Il 2015/2016 di Casemiro con il Real Madrid

La seconda stagione madrilena “piena” è quella della definitiva consacrazione ad altissimi livelli di Casemiro, tanto più in un periodo storico in cui la figura del centrocampista centrale deve essere analizzata attraverso nuove chiavi di lettura. In una squadra che consolida e perfeziona un sistema di gioco sempre più lineare e armonico nell’alternanza  dello sfruttamento del campo tanto in ampiezza quanto in profondità, i miglioramenti del brasiliano vanno di pari passo con quelli del collettivo: non più elemento monodimensionale deputato unicamente al recupero del pallone, ma parte attiva del possesso palla in grado di garantire un ottimo rapporto tra orizzontalità e verticalità della giocata e la possibilità di rifinire lui stesso l’azione.

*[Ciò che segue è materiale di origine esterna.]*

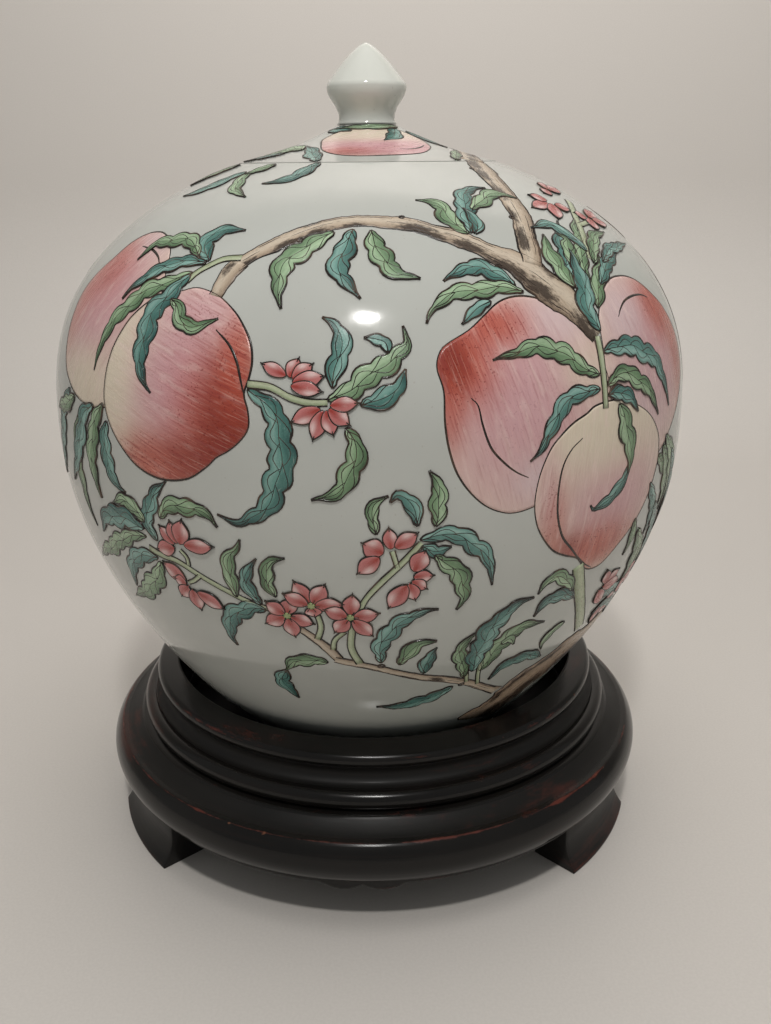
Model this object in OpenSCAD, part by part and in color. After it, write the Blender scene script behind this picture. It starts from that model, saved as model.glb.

Inoltre, grazie all’innata capacità di leggere e gestire lo spazio davanti a lui, anche l’apporto in zona gol migliora sensibilmente: il timing dell’inserimento dal lato debole e/o alle spalle della linea difensiva avversaria è quello di una mezzala classica – come in occasione della rete in Supercoppa Europea contro il Manchester United – mentre la sua shot accuracy dai margini ancora inesplorati potrebbe rivelare la punta dell’iceberg delle capacità offensive che andrebbero ad arricchire il bagaglio di un giocatore già di per sé fondamentale nell’interpretazione della doppia fase.  

Non è quindi errato affermare che il brasiliano sia stata la chiave di volta di questo nuovo ciclo d’oro madrileño, diventando l’ago della bilancia dei progressi continui e costanti della squadra: da “toppa” necessaria per equilibrare un sistema inizialmente senza capo né coda, a giocatore universale e indispensabile in un Real che gira a meraviglia anche grazie a lui. A Zidane (e Benítez) il merito di averne intuito le potenzialità sfruttabili in un contesto dalla cifra tecnica superiori: a lui quello di essere riuscito a diventare, come ha scritto Tom Sanderson su These Football Times, «il volante che ha cambiato il volto del Real Madrid».